Use the table to drive discussion, not just to document it. The value comes from surfacing tradeoffs early enough to act on them. That’s the same lesson found in upgrade comparison guides: buying decisions get easier when the differences are obvious.

Make “no” decisions visible and humane

Teams often struggle more with what they remove than what they add. If you deprioritize an item, document why, what would need to change to revisit it, and when it should be re-evaluated. This lowers internal friction and helps people trust the system. It also protects morale because people can see that a “no” is a sequencing decision, not a dismissal.

That’s a lesson echoed in CFO-style budgeting discipline: capital allocation works only when every spend has a reason and a timing. Studios need that same respect for timing in roadmap decisions.

5. Step 3: Turn live ops and economy tuning into scheduled rituals

Separate evergreen work from event-based work

Live ops should not compete with core game development in the same planning bucket without separation. Build two lanes: evergreen system improvement and event-driven live operations. Evergreen work includes economy calibration, reward pacing, and progression tuning. Event-driven work includes seasonal events, promotions, battle pass beats, and themed content drops. When those lanes are mixed, the roadmap becomes unstable because short-term promotions crowd out long-term health.

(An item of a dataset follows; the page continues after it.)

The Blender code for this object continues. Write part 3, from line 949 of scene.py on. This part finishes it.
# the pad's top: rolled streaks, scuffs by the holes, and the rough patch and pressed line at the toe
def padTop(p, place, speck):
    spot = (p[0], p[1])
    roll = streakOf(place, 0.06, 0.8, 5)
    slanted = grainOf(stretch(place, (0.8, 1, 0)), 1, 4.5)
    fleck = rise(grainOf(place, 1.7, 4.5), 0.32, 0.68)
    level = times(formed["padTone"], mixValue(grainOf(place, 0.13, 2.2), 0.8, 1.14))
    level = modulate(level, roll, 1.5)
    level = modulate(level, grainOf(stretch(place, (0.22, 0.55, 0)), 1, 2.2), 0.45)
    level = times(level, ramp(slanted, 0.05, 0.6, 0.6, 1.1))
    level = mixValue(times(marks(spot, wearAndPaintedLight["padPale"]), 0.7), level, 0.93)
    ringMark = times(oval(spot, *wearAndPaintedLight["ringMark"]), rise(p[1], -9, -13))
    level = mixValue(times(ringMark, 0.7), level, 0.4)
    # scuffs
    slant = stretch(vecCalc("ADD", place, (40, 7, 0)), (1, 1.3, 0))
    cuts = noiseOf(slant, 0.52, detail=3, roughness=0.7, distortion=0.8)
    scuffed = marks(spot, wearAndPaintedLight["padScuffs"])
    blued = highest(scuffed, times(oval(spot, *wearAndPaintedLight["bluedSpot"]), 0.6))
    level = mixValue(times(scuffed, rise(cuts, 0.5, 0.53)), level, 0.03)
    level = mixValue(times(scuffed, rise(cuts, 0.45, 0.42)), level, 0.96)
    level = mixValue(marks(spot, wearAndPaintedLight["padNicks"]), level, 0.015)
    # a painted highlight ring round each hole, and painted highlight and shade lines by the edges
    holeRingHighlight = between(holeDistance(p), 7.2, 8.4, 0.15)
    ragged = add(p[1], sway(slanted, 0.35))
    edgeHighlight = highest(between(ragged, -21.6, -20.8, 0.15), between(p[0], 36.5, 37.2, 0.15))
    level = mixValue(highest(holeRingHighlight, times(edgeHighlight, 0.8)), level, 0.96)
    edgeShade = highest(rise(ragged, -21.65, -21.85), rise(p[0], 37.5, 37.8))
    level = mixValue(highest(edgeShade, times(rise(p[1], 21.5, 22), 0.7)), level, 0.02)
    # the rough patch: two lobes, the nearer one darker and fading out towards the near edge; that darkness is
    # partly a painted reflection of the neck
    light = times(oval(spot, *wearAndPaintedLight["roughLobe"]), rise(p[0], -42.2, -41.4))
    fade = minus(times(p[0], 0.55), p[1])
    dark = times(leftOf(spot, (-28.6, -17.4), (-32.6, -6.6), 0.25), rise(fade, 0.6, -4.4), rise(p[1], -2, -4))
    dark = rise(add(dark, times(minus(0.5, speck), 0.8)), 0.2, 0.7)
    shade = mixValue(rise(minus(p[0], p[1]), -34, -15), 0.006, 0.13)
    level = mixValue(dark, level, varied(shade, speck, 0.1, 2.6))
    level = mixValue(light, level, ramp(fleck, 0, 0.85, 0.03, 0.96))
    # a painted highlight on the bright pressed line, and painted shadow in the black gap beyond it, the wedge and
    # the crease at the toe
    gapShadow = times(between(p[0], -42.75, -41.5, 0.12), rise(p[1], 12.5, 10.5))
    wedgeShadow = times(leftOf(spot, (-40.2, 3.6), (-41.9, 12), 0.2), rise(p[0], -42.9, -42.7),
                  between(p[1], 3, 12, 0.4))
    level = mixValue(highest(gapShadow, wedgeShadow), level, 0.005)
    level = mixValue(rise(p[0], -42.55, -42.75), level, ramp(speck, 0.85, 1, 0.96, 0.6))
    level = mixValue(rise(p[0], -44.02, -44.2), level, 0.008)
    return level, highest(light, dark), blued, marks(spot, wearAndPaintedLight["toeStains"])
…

A studio that wants better live ops outcomes should run a weekly “player health” review. This review should include retention, session length, conversion, progression bottlenecks, and economy anomalies. If you need a broader analogy, trading-style performance breakdowns are effective because they show movement, not just outcomes. Game ops needs the same visibility.

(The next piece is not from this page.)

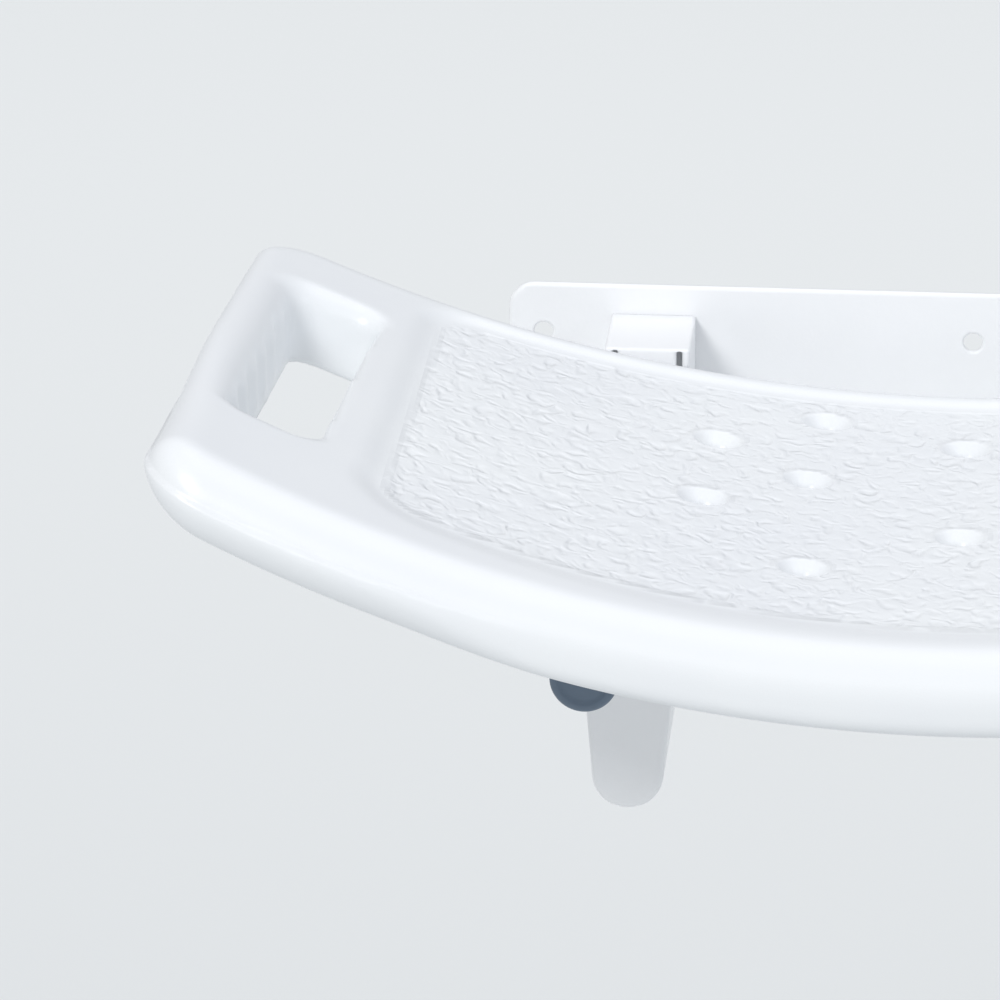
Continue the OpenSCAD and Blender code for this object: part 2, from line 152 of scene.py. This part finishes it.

Use economy guardrails to avoid over-tuning

Not every data dip means the economy is broken. Sometimes it means the content cadence is off, the audience is fatigued, or a new segment hasn’t been onboarded well. Economy work should begin with hypotheses, not panic. Put guardrails around changes: define the metric you are targeting, the range of acceptable movement, and the rollback trigger if the change overshoots.

That kind of discipline is similar to the caution in ethical engagement design. The goal is to keep players engaged without creating unhealthy loops or unstable incentives. Good economy tuning is sharp, but not reckless.

Make the live-ops calendar a shared studio artifact

Every game team should use the same calendar format for live ops beats, monetization moments, content drops, and economy-sensitive changes. Put all major beats in one cross-game view so leadership can spot collision risk. If one title is launching a major event while another is running a conversion promo, you want that visible weeks in advance. Cross-game oversight is partly about resource allocation and partly about timing hygiene.

For teams that work with multiple audience touchpoints, the lesson from Twitch retention analytics is useful: timing and sequencing often matter more than raw volume. More content is not automatically better content. Better sequencing wins.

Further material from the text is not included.